(1847 – 1933)
Mrs. Annie Besant was an English lady who accepted
India as her mother country, one who lived there for more than forty years and fought for the social and cultural renaissance and for
Indian freedom. She declared that freedom was not Britain’s concession, but India’s right. A first class master’s degree holder in Botany, she wanted to have her epitaph like this: “She tried to follow truth”. Her contemporaries hailed her as the embodiment of truth, courage, and sincerity. And she wished to be the symbol of the unity between
India and Britain.
Annie Wood was born in London in 1847 as the only child of Anglo-Irish parents. Her father, William P. Wood, was a linguist and of liberal ideologies. He died when she was just five and the mother, a devoutly religious person, found the money for her daughter’s education at the Harrow School, by running an inn. Annie met a young priest called Frank Besant in 1866 and in the next year they were married. The husband was a conservative priest, but the wife a revolutionary who saw God in love and compassion.
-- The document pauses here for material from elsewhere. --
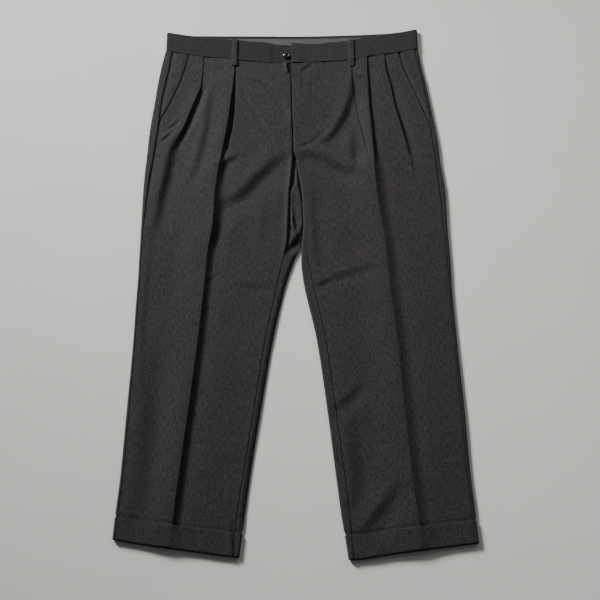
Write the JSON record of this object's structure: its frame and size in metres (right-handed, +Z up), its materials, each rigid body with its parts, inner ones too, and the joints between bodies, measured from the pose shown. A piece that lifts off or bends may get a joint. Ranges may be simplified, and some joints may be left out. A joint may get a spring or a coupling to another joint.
{
  "type": "pleated dress trousers",
  "caption": "Charcoal wool dress trousers with pleats, slanted pockets, belt loops and turned-up cuffs, laid flat on their back.",
  "frame": {"origin": "middle of the underside, which rests on a surface", "axes": "+X towards the wearer's left leg, +Y from the hems to the waist, +Z up out of the front of the trousers"},
  "size_m": [0.6038, 1.0538, 0.013],
  "materials": {
    "wool": "matte melange wool",
    "lining": "matte cotton twill",
    "button": "polished dark horn look"
  },
  "bodies": {
    "root": {"front_right": "wool", "front_left": "wool", "back_right": "wool", "back_left": "wool", "pocket_facing_right": "wool", "pocket_facing_left": "wool", "waistband_right": "wool", "waistband_left": "wool", "waistband_lining": "lining", "belt_loop_right": "wool", "belt_loop_left": "wool", "cuff_right": "wool", "cuff_left": "wool", "button": "button"}
  },
  "joints": []
}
They had two kids, a boy and a girl. But the relationship did not last for long and they separated in 1873. And the newfound freedom helped her to move closer to politics. Her first phase in public life was as an agnostic. She joined the editorial board of ‘National Reformer’, and began to write vehemently on topics like the difficulties the British farmers faced because of the conservative land acts then in force, the administrative freedom for the colonies, the foolishness in the policies towards Ireland and India and scores of similar other topics. She had opportunities to familiarize herself with the philosophical and literary traditions of ancient India. In the meanwhile she found time to work with organizations like ‘Committee for Free thinking’, ‘National Secular Society’, ‘Soviet Friendship Society’ and ‘The Fabian Society’. She also founded an organization styled ‘Brotherhood’ to work with the slogan “Service of Humanity instead of the service of God”.